Acresce ainda que parte das áreas ardidas classificadas como matos são, efetivamente, povoamentos jovens de espécies exóticas, como no recente incêndio em Murches, Cascais, em que arderam 95 ha de pinheiro-de-alepo denso. Um pinhal jovem não tem estrutura para ser classificado como floresta, mas muito menos pode ser considerado um mato, no sentido da sua composição e função – os matos são ricos em espécies, e suportam comunidades de insetos, aves e mamíferos.

Ao contrário da floresta, os matos são o coberto vegetal que menos valor se lhe atribui, seja no uso direto – valor de paisagem, cultural – e uso indireto – refúgio de biodiversidade, proteção do solo ou polinização. Contudo, alguns dos produtos florestais não lenhosos são na realidade provenientes dos matos e matagais, como o medronho, a caça e o mel – o bem conhecido mel do Barroso provém de flores de urze. Os matos são também componentes importantes na dieta de pequenos ruminantes, como as cabras em pastoreio de percurso. A vegetação mediterrânica lenhosa é rica em taninos com potencial de melhoria da saúde dos animais (por exemplo pelas propriedades antiparasitárias) e da qualidade do produto final (por exemplo, queijo).
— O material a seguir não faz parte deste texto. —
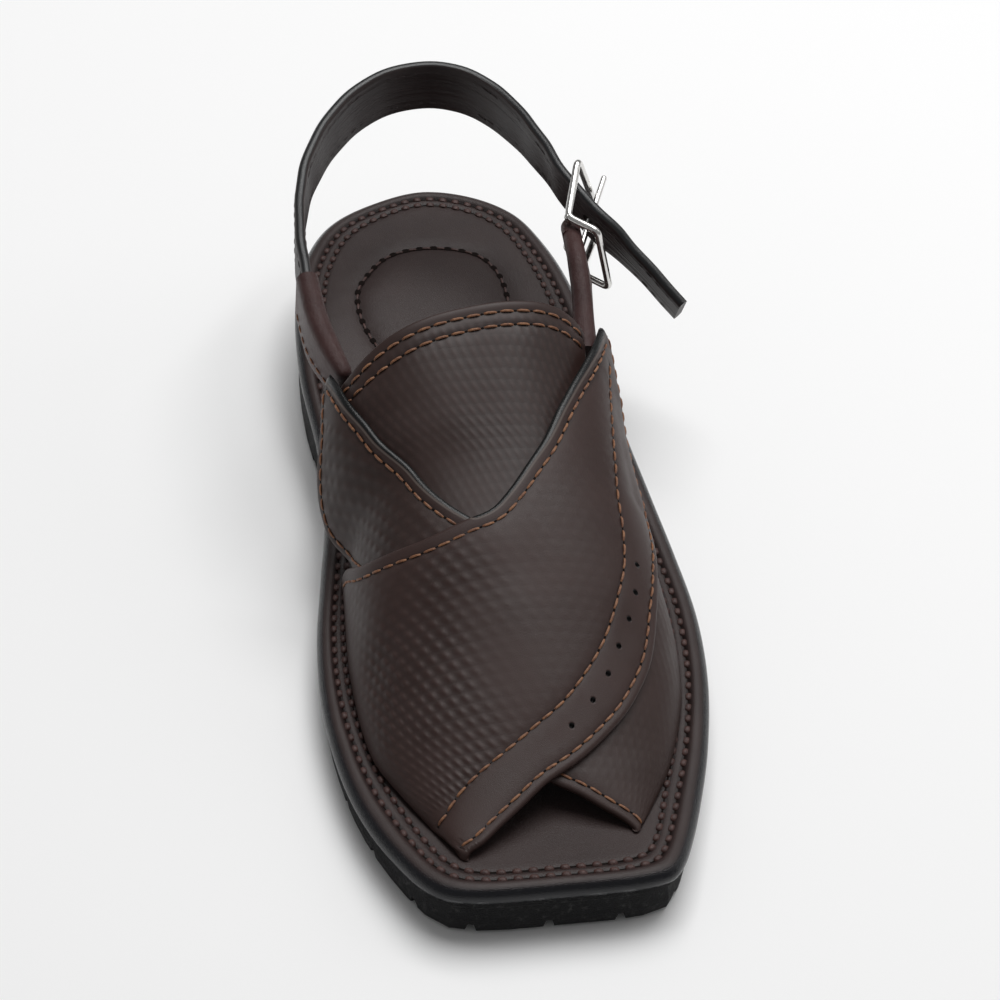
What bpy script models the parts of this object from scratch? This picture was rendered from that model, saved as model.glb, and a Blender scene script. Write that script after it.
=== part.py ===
"""Peshawari chappal, the wearer's left shoe, unbent and empty.

Metres, +Z up. The toe points to -Y and the lateral (outer) side to +X. The origin is on
the floor under the middle of the heel, a sixth of the length in from the heel's end.
"""
import math

import bmesh
import bpy
from mathutils import Vector
from mathutils.geometry import delaunay_2d_cdt

# Driving sizes of the sole and of the wrapped board on it
LENGTH = 0.285
BALL_WIDTH = 0.107
HEEL_SEAT = 0.027
FORE_SEAT = 0.0140
TOE_SPRING = 0.0040
TREAD_SPRING = 0.0005
BOARD = 0.0055
LUG = 0.0035
LUG_PITCH = 0.0195
TREAD_INSET = 0.0014
HEEL_END = LENGTH / 6

# Driving sizes of the upper, the strap and the buckle
INSTEP = 0.080
LEATHER = 0.0022
TONGUE = 0.0018
STRAP_WIDTH = 0.017
STRAP_THICK = 0.0030
SLEEVE_THICK = 0.0064
SLEEVE_POCKET = 0.0100
LOOP_THICK = 0.0056
WIRE = 0.0011
PRONG_WIRE = 0.0009
BAR_LENGTH = 0.0230

# What separates two pieces that touch
GAP = 0.0003

# Parts of the mesh: points down one side of the sole, and the step of the upper's grid
SIDE_POINTS = 46
UPPER_GRID = 0.0064
PANEL_STEP = 0.0042
DEGREE = 0.00065

# Outline of the rim. Station from heel to toe as a share of LENGTH, half widths as shares of
# BALL_WIDTH on the medial and the lateral side.
OUTLINE = (
    # station, medial, lateral
    (0.016, 0.120, 0.180),
    (0.051, 0.262, 0.290),
    (0.107, 0.350, 0.355),
    (0.184, 0.400, 0.402),
    (0.289, 0.416, 0.430),
    (0.395, 0.395, 0.458),
    (0.482, 0.400, 0.488),
    (0.570, 0.436, 0.514),
    (0.658, 0.470, 0.526),
    (0.746, 0.479, 0.507),
    (0.833, 0.455, 0.458),
    (0.893, 0.414, 0.409),
    (0.942, 0.358, 0.362),
    (0.975, 0.306, 0.322),
    (0.990, 0.262, 0.290),
    (0.998, 0.190, 0.220),
)
HEEL_TIP = 0.030
TOE_TIP = 0.020

# Sections of the vamp over the foot. Half widths as shares of BALL_WIDTH, ridge height as a
# share of INSTEP, and the power of the rounded section (2 is an ellipse, more is squarer).
VAMP = (
    # station, medial, lateral, ridge, power
    (0.970, 0.140, 0.160, 0.194, 1.90),
    (0.942, 0.201, 0.220, 0.223, 1.90),
    (0.914, 0.238, 0.265, 0.254, 1.90),
    (0.865, 0.307, 0.339, 0.319, 1.90),
    (0.816, 0.362, 0.389, 0.400, 1.90),
    (0.763, 0.379, 0.426, 0.488, 1.95),
    (0.711, 0.383, 0.437, 0.575, 2.10),
    (0.658, 0.376, 0.430, 0.654, 2.25),
    (0.588, 0.366, 0.408, 0.756, 2.45),
    (0.542, 0.421, 0.396, 0.838, 2.60),
    (0.500, 0.443, 0.391, 0.916, 2.70),
    (0.458, 0.432, 0.393, 0.991, 2.80),
    (0.388, 0.414, 0.393, 1.100, 2.90),
)

# Edges of the two crossing panels and of the tongue. Degrees around the section from the
# medial foot of the vamp (0) over the ridge (90) to the lateral foot (180), and station.
OVER_FRONT = (
    (0, 0.951), (38, 0.943), (57, 0.931), (77, 0.912), (91.5, 0.893), (106, 0.876),
    (119, 0.853), (130, 0.826), (137, 0.794), (141, 0.760), (143.5, 0.723), (147, 0.685),
    (150.5, 0.655), (154, 0.615), (157, 0.570), (157.5, 0.520), (156, 0.470), (152, 0.430),
    (148, 0.412),
)
OVER_REAR = (
    (141.5, 0.424), (133, 0.470), (126.5, 0.502), (111.5, 0.560), (97.5, 0.603),
    (89, 0.628), (81.5, 0.645), (74, 0.650), (61, 0.656), (51.5, 0.655), (36.5, 0.645),
    (27, 0.632), (11.5, 0.597), (0, 0.579),
)
UNDER_FRONT = (
    (180, 0.938), (165, 0.935), (127.5, 0.918), (108, 0.903), (92, 0.889), (77, 0.866),
    (52, 0.780), (26, 0.652), (10, 0.590), (8.5, 0.569), (9.5, 0.549), (14, 0.524),
    (19, 0.510), (23.5, 0.497), (27, 0.481), (28.5, 0.462), (29.5, 0.448),
)
UNDER_REAR = (
    (35, 0.443), (43, 0.487), (49, 0.526), (53.3, 0.565), (61, 0.606), (73.5, 0.643),
    (90, 0.670), (115, 0.680), (140, 0.660), (160, 0.630), (180, 0.605),
)
TONGUE_REAR = (
    (35, 0.461), (43, 0.465), (52.5, 0.463), (64, 0.458), (78, 0.451), (96, 0.444),
    (110, 0.440), (127, 0.434), (139.5, 0.431),
)
TONGUE_FRONT = ((48, 0.680), (90, 0.735), (130, 0.680))
TONGUE_ROWS = 9
TONGUE_COLUMNS = 16

# Path of the heel strap's upper edge, with the direction of the strap's width from its
# upper to its lower edge. It starts inside the sleeve on the medial side and goes round the
# heel. Side, station and height are shares of BALL_WIDTH, LENGTH and INSTEP.
STRAP = (
    # side, station, height, across x, y, z
    (-0.398, 0.3544, 0.8125, 0.00, 0.00, -1.00),
    (-0.404, 0.3211, 0.8313, 0.00, 0.00, -1.00),
    (-0.405, 0.2649, 0.8660, 0.00, 0.00, -1.00),
    (-0.389, 0.2018, 0.9000, 0.00, 0.00, -1.00),
    (-0.349, 0.1500, 0.9360, 0.00, 0.00, -1.00),
    (-0.287, 0.1060, 0.9680, 0.00, 0.01, -1.00),
    (-0.206, 0.0700, 0.9930, 0.00, 0.02, -1.00),
    (-0.107, 0.0450, 1.0120, 0.00, 0.04, -1.00),
    (0.000, 0.0370, 1.0200, 0.00, 0.05, -1.00),
    (0.105, 0.0450, 1.0160, 0.02, 0.05, -1.00),
    (0.190, 0.0730, 1.0000, 0.06, 0.04, -1.00),
    (0.254, 0.1140, 0.9813, 0.12, 0.03, -1.00),
    (0.299, 0.1649, 0.9625, 0.18, 0.05, -1.00),
)
STRAP_STEP = 0.0085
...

Alguns destes tipos de matos estão classificados de interesse na Rede Natura 2000 porque, para além da importância para a conservação da biodiversidade, geram importantes serviços de ecossistema. No caso do Mediterrâneo, a riqueza de espécies e habitats está associada ao “mosaico” heterogéneo da paisagem constituído por florestas, matos e prados, em que estas últimas formações abertas estão adaptadas a ciclos mais ou menos regulares de pastoreio ou fogo. Com o abandono da atividade agrícola e diminuição do pastoreio, aumentou a acumulação de vegetação combustível  e a severidade dos incêndios.

No modelo de prevenção que se tem vindo a adoptar em Portugal destaca-se a gestão das áreas de matos na prevenção dos incêndios florestais, fazendo incidir uma rede de faixas de gestão de combustível com a finalidade de reduzir a vegetação mais inflamável no território. A limpeza indiscriminada de vegetação, sem reconhecer outros valores como são os variados tipos de habitat de matos, concretamente nas áreas da Rede Natura 2000, está a criar um conflito de gestão entre manutenção do estado de conservação e redução do risco de incêndio.

Em causa está o compromisso dos Estados-Membro em assegurar uma proteção adequada aos habitats e espécies de interesse para a União Europeia. Portugal, tal como os demais Estados-Membros, tem de reportar de 6 em 6 anos o estado de conservação e não fica bem nas últimas fotografias: no Continente a condição dos habitats tem vindo a agravar-se, e o Relatório do Estado do Ambiente mostra que entre os últimos dois períodos de avaliação, os matos em estado favorável reduziram-se em 30%.

Num território que se procura valorizar, as entidades devem orientar a gestão do risco de incêndio mas de forma integrada, em que habitats e espécies classificados sejam salvaguardados. É fulcral manter o investimento continuado na transformação da paisagem para reduzir o risco de incêndio de forma estrutural. Contudo, em áreas com árvores ou matos protegidos o corte da vegetação das faixas de gestão de combustível tem de ser diferenciado e a gestão feita de forma seletiva.

Ao promovermos uma paisagem em mosaico, com habitats em bom estado de conservação e pleno funcionamento, sejam de floresta, matos e pastagens, estamos a criar uma paisagem mais resiliente aos grandes incêndios, evitando a perda de áreas de alto valor ecológico.